** BEGIN **

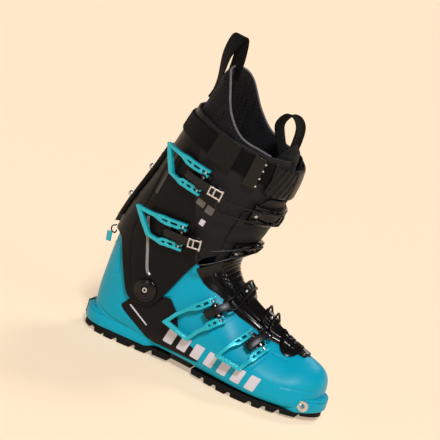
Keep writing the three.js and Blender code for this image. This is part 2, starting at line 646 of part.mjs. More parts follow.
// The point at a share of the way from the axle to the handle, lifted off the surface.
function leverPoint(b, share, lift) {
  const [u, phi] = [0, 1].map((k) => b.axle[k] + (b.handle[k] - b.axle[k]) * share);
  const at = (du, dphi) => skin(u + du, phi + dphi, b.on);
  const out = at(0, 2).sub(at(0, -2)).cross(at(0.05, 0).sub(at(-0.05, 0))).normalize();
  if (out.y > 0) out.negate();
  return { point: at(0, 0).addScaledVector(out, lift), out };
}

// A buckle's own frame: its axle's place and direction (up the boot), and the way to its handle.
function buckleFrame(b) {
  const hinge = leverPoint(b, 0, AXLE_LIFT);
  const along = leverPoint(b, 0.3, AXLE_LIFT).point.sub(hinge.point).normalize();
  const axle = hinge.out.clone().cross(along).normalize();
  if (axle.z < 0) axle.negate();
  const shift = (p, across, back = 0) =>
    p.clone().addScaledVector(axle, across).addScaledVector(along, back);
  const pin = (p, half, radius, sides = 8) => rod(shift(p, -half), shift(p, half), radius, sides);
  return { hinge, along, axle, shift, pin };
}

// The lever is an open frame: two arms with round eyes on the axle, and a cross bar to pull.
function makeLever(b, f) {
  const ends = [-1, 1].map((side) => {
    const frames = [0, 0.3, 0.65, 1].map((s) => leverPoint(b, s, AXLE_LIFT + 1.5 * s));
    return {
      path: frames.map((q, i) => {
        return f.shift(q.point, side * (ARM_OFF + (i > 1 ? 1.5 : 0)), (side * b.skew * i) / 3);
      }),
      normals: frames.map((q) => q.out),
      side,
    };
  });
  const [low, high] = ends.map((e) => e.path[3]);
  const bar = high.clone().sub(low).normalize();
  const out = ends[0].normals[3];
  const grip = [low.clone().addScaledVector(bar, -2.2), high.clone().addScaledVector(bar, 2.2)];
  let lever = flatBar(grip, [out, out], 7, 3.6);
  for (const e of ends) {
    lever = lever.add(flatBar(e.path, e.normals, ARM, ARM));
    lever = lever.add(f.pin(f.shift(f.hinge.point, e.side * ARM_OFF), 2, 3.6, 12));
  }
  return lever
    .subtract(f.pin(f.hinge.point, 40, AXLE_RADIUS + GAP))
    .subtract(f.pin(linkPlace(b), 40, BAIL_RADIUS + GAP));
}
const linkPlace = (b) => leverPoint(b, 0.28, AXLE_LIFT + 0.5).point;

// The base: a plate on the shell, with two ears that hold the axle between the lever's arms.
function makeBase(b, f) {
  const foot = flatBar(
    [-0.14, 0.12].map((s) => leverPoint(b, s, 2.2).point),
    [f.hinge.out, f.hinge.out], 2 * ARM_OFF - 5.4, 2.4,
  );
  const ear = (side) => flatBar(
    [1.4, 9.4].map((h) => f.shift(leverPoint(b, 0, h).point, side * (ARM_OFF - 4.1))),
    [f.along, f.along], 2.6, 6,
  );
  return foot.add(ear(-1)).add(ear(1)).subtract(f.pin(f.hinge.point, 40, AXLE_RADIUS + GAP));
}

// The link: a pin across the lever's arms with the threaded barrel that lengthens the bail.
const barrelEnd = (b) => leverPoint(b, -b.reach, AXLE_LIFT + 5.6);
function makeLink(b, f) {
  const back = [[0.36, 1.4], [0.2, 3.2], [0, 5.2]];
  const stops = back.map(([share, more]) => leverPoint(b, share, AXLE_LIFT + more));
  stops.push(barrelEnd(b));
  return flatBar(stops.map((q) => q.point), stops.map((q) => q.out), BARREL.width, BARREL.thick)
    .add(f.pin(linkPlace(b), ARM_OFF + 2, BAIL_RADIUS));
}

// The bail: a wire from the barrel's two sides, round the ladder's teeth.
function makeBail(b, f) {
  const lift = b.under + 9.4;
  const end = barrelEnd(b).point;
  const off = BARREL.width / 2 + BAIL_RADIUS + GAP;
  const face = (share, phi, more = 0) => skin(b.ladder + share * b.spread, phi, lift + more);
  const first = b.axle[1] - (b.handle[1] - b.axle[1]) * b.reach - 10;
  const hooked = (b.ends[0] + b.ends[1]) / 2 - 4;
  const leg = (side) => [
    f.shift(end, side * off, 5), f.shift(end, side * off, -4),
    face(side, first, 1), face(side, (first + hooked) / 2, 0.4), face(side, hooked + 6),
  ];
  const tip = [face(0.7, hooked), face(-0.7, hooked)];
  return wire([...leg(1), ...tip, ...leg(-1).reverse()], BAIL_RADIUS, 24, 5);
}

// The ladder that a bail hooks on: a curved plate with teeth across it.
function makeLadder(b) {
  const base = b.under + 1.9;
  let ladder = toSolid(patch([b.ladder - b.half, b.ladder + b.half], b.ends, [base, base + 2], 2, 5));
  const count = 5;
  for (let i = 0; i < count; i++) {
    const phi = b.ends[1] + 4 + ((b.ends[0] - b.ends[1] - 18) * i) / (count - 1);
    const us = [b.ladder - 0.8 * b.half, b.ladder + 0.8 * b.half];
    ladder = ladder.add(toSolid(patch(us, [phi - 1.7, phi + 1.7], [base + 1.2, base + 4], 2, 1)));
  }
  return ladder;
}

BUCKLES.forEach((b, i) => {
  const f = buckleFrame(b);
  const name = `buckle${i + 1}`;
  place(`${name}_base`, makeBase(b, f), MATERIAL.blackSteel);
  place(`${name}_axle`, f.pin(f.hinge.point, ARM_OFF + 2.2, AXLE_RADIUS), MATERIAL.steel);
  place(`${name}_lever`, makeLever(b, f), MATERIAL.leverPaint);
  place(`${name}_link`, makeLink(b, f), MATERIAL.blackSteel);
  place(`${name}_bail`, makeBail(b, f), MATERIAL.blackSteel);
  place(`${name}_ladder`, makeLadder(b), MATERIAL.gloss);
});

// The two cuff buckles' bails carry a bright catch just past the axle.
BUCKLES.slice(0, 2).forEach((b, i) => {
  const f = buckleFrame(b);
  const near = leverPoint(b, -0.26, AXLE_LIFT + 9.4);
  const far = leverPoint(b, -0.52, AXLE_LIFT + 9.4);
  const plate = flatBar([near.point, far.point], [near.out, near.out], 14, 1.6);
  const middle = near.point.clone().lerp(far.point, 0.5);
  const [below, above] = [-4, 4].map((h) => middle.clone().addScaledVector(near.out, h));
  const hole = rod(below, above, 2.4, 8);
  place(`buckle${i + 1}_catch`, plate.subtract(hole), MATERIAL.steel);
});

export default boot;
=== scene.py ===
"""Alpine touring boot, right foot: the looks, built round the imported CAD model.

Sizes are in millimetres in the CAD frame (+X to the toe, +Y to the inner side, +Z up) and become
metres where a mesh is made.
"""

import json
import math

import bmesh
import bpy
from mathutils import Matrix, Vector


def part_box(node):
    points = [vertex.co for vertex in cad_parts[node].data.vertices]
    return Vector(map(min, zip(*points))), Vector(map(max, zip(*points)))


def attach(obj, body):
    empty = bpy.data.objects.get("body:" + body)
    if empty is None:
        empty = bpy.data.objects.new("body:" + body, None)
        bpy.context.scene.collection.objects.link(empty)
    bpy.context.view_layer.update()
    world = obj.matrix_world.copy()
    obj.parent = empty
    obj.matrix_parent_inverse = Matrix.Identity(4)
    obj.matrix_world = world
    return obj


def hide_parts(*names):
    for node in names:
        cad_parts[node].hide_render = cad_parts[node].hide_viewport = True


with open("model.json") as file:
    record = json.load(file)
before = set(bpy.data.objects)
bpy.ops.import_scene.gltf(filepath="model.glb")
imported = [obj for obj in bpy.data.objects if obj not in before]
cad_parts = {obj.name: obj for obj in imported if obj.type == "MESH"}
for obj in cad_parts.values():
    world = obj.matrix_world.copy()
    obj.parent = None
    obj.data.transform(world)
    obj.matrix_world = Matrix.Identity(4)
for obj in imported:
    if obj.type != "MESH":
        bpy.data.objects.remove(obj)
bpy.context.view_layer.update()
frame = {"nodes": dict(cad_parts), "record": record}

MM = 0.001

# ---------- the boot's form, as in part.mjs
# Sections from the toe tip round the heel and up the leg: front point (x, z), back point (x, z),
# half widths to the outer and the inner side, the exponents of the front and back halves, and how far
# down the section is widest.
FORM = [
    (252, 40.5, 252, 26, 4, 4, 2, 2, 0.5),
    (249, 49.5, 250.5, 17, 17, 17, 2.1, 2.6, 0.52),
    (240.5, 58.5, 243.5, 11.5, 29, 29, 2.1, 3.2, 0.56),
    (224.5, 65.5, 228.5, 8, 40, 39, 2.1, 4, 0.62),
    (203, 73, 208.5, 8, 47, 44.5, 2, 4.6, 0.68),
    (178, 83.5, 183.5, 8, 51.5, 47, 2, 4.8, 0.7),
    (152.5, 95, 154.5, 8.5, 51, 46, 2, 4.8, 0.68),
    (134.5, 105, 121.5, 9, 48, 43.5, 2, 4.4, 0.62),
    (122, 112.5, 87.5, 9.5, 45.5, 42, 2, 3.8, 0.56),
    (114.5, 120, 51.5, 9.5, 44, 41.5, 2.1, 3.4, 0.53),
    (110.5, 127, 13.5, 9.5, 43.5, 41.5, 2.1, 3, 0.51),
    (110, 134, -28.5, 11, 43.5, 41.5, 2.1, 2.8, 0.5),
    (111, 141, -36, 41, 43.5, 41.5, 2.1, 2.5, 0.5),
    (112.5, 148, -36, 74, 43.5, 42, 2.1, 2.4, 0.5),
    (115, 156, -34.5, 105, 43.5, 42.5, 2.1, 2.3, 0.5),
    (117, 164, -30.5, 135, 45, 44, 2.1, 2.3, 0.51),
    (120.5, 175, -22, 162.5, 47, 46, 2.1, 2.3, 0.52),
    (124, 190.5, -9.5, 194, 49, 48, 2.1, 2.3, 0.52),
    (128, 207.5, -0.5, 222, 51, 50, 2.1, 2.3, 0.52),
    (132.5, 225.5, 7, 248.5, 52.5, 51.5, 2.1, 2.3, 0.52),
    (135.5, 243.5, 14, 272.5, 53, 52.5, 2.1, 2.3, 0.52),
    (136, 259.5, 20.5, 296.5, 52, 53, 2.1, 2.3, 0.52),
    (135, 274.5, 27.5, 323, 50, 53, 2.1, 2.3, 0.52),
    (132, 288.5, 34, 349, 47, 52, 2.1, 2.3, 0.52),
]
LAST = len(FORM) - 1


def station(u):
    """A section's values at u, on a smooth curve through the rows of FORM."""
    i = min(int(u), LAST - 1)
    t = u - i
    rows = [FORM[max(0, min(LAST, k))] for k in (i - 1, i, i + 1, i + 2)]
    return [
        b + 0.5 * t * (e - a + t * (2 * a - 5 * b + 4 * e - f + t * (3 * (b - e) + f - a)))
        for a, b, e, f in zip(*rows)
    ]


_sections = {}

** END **
** BEGIN **

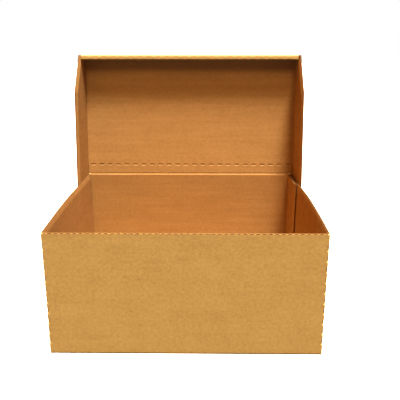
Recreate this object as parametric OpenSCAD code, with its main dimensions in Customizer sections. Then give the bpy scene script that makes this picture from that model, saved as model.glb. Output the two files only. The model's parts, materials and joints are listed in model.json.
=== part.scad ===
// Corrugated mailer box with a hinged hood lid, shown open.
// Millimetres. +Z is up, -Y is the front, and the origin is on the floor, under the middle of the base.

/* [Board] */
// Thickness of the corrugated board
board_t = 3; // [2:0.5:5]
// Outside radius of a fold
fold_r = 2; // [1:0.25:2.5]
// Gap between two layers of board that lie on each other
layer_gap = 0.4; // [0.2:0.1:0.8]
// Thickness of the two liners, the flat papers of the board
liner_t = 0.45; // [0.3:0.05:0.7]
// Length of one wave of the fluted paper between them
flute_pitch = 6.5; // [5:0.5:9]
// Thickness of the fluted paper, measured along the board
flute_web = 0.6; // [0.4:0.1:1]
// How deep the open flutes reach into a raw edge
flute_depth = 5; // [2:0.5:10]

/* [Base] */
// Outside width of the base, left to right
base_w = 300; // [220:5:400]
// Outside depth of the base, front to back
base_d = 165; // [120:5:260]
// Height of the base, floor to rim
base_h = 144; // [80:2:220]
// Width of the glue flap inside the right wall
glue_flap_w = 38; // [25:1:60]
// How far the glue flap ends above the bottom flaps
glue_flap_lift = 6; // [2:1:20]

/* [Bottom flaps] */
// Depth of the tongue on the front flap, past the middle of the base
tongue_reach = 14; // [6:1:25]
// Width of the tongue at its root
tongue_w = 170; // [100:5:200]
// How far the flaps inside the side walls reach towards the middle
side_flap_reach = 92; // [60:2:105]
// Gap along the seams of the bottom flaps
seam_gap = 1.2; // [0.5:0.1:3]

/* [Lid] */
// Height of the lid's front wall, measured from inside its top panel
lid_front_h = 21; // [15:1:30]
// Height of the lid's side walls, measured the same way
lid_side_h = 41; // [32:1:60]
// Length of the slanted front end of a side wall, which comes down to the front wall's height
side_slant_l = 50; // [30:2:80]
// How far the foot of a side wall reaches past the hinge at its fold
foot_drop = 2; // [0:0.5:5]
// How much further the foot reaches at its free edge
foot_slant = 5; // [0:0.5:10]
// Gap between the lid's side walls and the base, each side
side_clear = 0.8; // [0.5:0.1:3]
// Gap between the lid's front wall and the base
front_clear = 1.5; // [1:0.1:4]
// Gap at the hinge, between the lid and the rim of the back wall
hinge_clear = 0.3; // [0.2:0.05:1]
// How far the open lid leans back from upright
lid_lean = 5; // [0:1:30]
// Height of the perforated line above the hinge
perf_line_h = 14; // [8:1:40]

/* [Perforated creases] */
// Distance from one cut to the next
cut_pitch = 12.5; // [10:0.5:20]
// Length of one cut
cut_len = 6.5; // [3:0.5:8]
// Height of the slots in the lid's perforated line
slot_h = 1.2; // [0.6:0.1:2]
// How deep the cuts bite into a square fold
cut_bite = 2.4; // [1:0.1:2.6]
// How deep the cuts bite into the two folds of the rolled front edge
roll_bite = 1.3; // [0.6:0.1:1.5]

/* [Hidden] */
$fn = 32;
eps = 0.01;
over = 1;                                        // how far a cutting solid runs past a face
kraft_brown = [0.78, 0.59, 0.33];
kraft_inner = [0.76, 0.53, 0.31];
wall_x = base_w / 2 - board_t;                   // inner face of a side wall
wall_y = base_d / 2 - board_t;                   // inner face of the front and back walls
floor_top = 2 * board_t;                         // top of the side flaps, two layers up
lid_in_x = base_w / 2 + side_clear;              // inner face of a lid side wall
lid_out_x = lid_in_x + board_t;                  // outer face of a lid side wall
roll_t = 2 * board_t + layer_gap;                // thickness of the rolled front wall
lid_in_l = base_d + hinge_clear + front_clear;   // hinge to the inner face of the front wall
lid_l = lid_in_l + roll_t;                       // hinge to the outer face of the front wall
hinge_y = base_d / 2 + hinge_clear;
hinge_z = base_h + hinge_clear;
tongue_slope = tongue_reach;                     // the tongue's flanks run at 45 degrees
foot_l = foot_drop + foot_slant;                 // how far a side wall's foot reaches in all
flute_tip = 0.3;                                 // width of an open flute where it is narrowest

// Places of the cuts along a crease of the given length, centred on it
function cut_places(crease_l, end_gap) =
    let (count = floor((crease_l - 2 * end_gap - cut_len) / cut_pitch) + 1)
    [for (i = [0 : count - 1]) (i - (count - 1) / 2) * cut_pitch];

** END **

• [What the task asks] Copy exactly the lines from the line with "past the axle." up to and including the line with "if empty is", and no other lines.

• [Answer to the task]
// The two cuff buckles' bails carry a bright catch just past the axle.
BUCKLES.slice(0, 2).forEach((b, i) => {
  const f = buckleFrame(b);
  const near = leverPoint(b, -0.26, AXLE_LIFT + 9.4);
  const far = leverPoint(b, -0.52, AXLE_LIFT + 9.4);
  const plate = flatBar([near.point, far.point], [near.out, near.out], 14, 1.6);
  const middle = near.point.clone().lerp(far.point, 0.5);
  const [below, above] = [-4, 4].map((h) => middle.clone().addScaledVector(near.out, h));
  const hole = rod(below, above, 2.4, 8);
  place(`buckle${i + 1}_catch`, plate.subtract(hole), MATERIAL.steel);
});

export default boot;
=== scene.py ===
"""Alpine touring boot, right foot: the looks, built round the imported CAD model.

Sizes are in millimetres in the CAD frame (+X to the toe, +Y to the inner side, +Z up) and become
metres where a mesh is made.
"""

import json
import math

import bmesh
import bpy
from mathutils import Matrix, Vector


def part_box(node):
    points = [vertex.co for vertex in cad_parts[node].data.vertices]
    return Vector(map(min, zip(*points))), Vector(map(max, zip(*points)))


def attach(obj, body):
    empty = bpy.data.objects.get("body:" + body)
    if empty is None:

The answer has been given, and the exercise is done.